## WRITTEN TASK
Extract the listing in its entirety, keeping each line identical to the original.

====

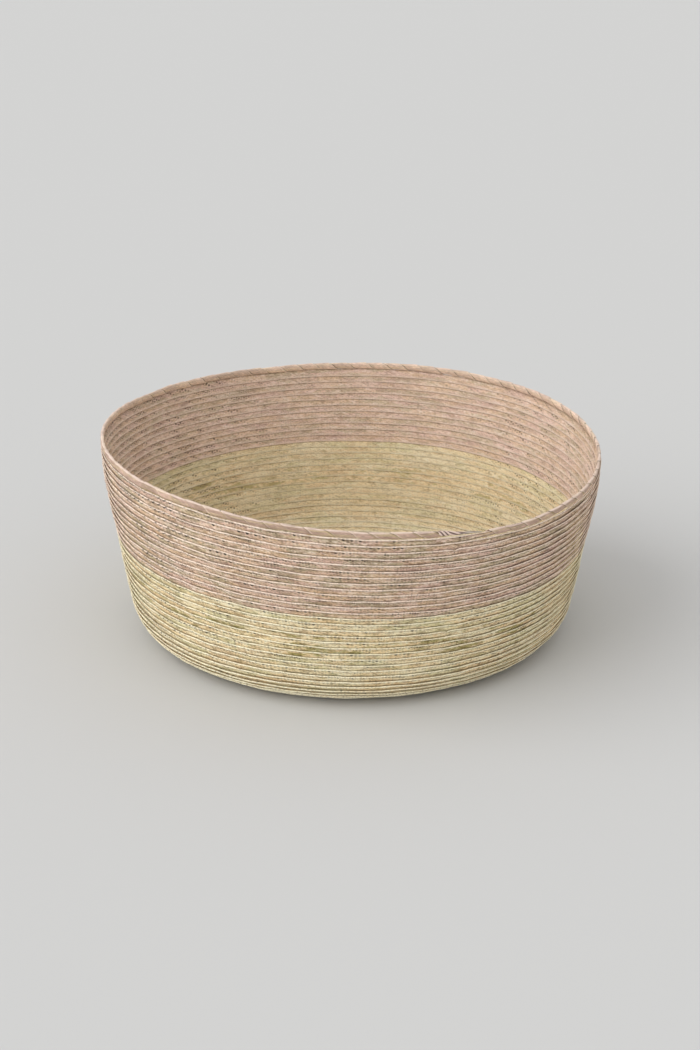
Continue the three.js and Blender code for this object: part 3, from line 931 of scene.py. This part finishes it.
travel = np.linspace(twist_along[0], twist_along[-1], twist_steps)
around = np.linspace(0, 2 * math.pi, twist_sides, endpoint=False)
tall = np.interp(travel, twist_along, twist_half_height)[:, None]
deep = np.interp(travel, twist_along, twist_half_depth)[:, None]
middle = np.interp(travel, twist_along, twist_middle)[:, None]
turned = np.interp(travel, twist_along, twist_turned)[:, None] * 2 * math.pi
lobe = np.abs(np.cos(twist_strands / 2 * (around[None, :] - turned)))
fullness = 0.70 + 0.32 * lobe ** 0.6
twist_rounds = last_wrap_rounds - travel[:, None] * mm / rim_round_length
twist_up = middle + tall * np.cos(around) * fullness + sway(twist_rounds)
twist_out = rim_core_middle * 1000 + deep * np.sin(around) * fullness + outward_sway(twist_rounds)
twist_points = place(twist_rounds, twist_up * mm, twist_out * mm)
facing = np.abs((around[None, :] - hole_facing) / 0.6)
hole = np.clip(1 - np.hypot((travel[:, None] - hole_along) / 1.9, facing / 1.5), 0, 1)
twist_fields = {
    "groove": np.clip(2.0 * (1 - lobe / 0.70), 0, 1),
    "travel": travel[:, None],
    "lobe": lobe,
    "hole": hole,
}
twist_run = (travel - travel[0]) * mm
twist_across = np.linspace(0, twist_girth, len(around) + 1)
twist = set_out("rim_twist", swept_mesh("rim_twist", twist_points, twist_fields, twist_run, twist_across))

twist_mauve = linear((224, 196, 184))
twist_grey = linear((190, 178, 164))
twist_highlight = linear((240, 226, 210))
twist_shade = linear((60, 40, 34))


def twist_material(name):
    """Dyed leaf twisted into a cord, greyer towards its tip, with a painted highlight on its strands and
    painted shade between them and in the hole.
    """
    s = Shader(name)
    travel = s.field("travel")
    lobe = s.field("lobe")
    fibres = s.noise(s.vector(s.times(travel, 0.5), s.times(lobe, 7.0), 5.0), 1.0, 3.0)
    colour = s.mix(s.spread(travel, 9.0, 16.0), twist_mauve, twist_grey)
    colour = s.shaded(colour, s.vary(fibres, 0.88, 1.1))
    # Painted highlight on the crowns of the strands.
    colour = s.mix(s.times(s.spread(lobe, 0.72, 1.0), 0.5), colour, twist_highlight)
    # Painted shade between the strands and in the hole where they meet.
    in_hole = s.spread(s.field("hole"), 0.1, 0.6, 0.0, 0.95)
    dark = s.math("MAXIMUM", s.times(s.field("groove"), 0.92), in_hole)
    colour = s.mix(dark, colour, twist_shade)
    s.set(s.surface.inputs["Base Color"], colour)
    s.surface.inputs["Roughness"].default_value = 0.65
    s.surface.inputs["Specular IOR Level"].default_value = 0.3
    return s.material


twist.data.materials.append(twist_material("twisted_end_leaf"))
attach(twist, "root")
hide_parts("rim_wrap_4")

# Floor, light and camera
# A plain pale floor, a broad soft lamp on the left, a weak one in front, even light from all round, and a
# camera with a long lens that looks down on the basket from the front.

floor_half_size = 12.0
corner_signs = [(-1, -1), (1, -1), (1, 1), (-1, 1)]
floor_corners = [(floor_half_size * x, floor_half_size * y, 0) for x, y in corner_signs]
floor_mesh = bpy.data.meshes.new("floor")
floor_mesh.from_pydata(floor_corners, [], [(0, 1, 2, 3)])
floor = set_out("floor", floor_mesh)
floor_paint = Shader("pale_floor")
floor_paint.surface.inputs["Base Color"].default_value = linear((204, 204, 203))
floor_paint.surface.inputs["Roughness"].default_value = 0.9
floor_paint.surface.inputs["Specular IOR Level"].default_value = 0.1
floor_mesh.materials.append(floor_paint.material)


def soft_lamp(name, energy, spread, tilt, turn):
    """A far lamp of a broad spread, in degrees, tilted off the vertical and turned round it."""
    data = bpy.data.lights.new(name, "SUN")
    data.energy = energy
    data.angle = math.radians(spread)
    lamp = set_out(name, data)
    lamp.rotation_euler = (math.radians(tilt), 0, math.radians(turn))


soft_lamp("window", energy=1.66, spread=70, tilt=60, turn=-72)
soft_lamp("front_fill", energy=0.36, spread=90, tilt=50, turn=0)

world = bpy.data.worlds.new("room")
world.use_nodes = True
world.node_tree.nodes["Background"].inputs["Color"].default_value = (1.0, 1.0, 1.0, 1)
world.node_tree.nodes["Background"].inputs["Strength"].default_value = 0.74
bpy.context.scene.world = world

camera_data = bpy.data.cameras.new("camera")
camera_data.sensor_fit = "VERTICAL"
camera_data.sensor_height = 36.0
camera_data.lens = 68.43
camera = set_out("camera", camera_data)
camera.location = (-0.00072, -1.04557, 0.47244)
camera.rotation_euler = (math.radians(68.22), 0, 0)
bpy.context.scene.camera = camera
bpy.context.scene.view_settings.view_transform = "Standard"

====

## SOLUTION TO THE EXERCISE
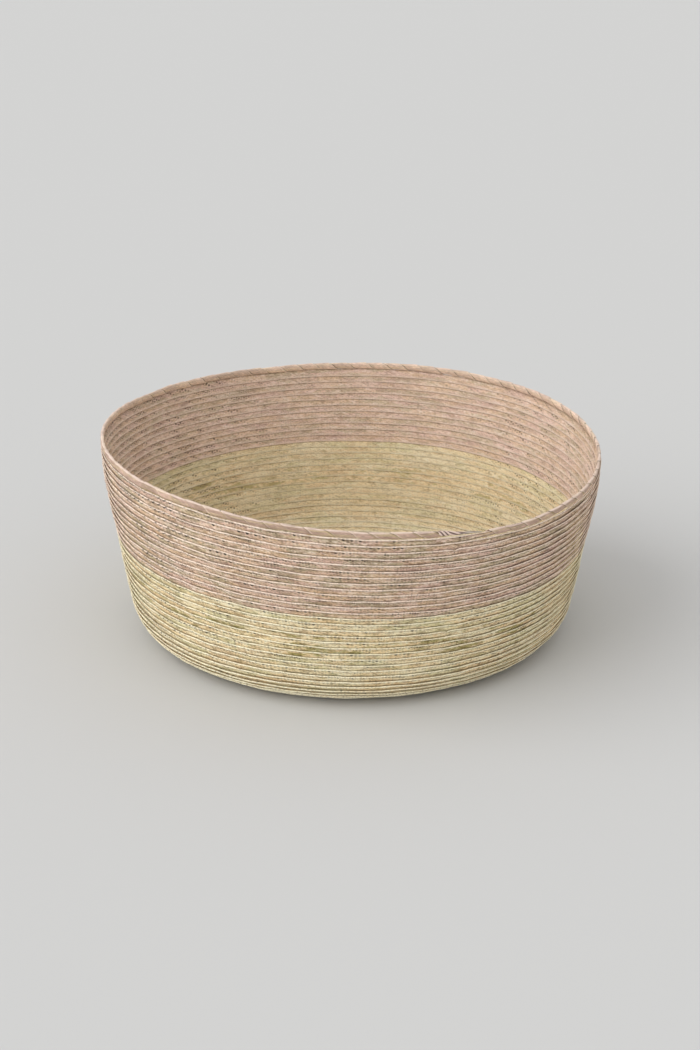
Continue the three.js and Blender code for this object: part 3, from line 931 of scene.py. This part finishes it.
travel = np.linspace(twist_along[0], twist_along[-1], twist_steps)
around = np.linspace(0, 2 * math.pi, twist_sides, endpoint=False)
tall = np.interp(travel, twist_along, twist_half_height)[:, None]
deep = np.interp(travel, twist_along, twist_half_depth)[:, None]
middle = np.interp(travel, twist_along, twist_middle)[:, None]
turned = np.interp(travel, twist_along, twist_turned)[:, None] * 2 * math.pi
lobe = np.abs(np.cos(twist_strands / 2 * (around[None, :] - turned)))
fullness = 0.70 + 0.32 * lobe ** 0.6
twist_rounds = last_wrap_rounds - travel[:, None] * mm / rim_round_length
twist_up = middle + tall * np.cos(around) * fullness + sway(twist_rounds)
twist_out = rim_core_middle * 1000 + deep * np.sin(around) * fullness + outward_sway(twist_rounds)
twist_points = place(twist_rounds, twist_up * mm, twist_out * mm)
facing = np.abs((around[None, :] - hole_facing) / 0.6)
hole = np.clip(1 - np.hypot((travel[:, None] - hole_along) / 1.9, facing / 1.5), 0, 1)
twist_fields = {
    "groove": np.clip(2.0 * (1 - lobe / 0.70), 0, 1),
    "travel": travel[:, None],
    "lobe": lobe,
    "hole": hole,
}
twist_run = (travel - travel[0]) * mm
twist_across = np.linspace(0, twist_girth, len(around) + 1)
twist = set_out("rim_twist", swept_mesh("rim_twist", twist_points, twist_fields, twist_run, twist_across))

twist_mauve = linear((224, 196, 184))
twist_grey = linear((190, 178, 164))
twist_highlight = linear((240, 226, 210))
twist_shade = linear((60, 40, 34))


def twist_material(name):
    """Dyed leaf twisted into a cord, greyer towards its tip, with a painted highlight on its strands and
    painted shade between them and in the hole.
    """
    s = Shader(name)
    travel = s.field("travel")
    lobe = s.field("lobe")
    fibres = s.noise(s.vector(s.times(travel, 0.5), s.times(lobe, 7.0), 5.0), 1.0, 3.0)
    colour = s.mix(s.spread(travel, 9.0, 16.0), twist_mauve, twist_grey)
    colour = s.shaded(colour, s.vary(fibres, 0.88, 1.1))
    # Painted highlight on the crowns of the strands.
    colour = s.mix(s.times(s.spread(lobe, 0.72, 1.0), 0.5), colour, twist_highlight)
    # Painted shade between the strands and in the hole where they meet.
    in_hole = s.spread(s.field("hole"), 0.1, 0.6, 0.0, 0.95)
    dark = s.math("MAXIMUM", s.times(s.field("groove"), 0.92), in_hole)
    colour = s.mix(dark, colour, twist_shade)
    s.set(s.surface.inputs["Base Color"], colour)
    s.surface.inputs["Roughness"].default_value = 0.65
    s.surface.inputs["Specular IOR Level"].default_value = 0.3
    return s.material


twist.data.materials.append(twist_material("twisted_end_leaf"))
attach(twist, "root")
hide_parts("rim_wrap_4")

# Floor, light and camera
# A plain pale floor, a broad soft lamp on the left, a weak one in front, even light from all round, and a
# camera with a long lens that looks down on the basket from the front.

floor_half_size = 12.0
corner_signs = [(-1, -1), (1, -1), (1, 1), (-1, 1)]
floor_corners = [(floor_half_size * x, floor_half_size * y, 0) for x, y in corner_signs]
floor_mesh = bpy.data.meshes.new("floor")
floor_mesh.from_pydata(floor_corners, [], [(0, 1, 2, 3)])
floor = set_out("floor", floor_mesh)
floor_paint = Shader("pale_floor")
floor_paint.surface.inputs["Base Color"].default_value = linear((204, 204, 203))
floor_paint.surface.inputs["Roughness"].default_value = 0.9
floor_paint.surface.inputs["Specular IOR Level"].default_value = 0.1
floor_mesh.materials.append(floor_paint.material)


def soft_lamp(name, energy, spread, tilt, turn):
    """A far lamp of a broad spread, in degrees, tilted off the vertical and turned round it."""
    data = bpy.data.lights.new(name, "SUN")
    data.energy = energy
    data.angle = math.radians(spread)
    lamp = set_out(name, data)
    lamp.rotation_euler = (math.radians(tilt), 0, math.radians(turn))


soft_lamp("window", energy=1.66, spread=70, tilt=60, turn=-72)
soft_lamp("front_fill", energy=0.36, spread=90, tilt=50, turn=0)

world = bpy.data.worlds.new("room")
world.use_nodes = True
world.node_tree.nodes["Background"].inputs["Color"].default_value = (1.0, 1.0, 1.0, 1)
world.node_tree.nodes["Background"].inputs["Strength"].default_value = 0.74
bpy.context.scene.world = world

camera_data = bpy.data.cameras.new("camera")
camera_data.sensor_fit = "VERTICAL"
camera_data.sensor_height = 36.0
camera_data.lens = 68.43
camera = set_out("camera", camera_data)
camera.location = (-0.00072, -1.04557, 0.47244)
camera.rotation_euler = (math.radians(68.22), 0, 0)
bpy.context.scene.camera = camera
bpy.context.scene.view_settings.view_transform = "Standard"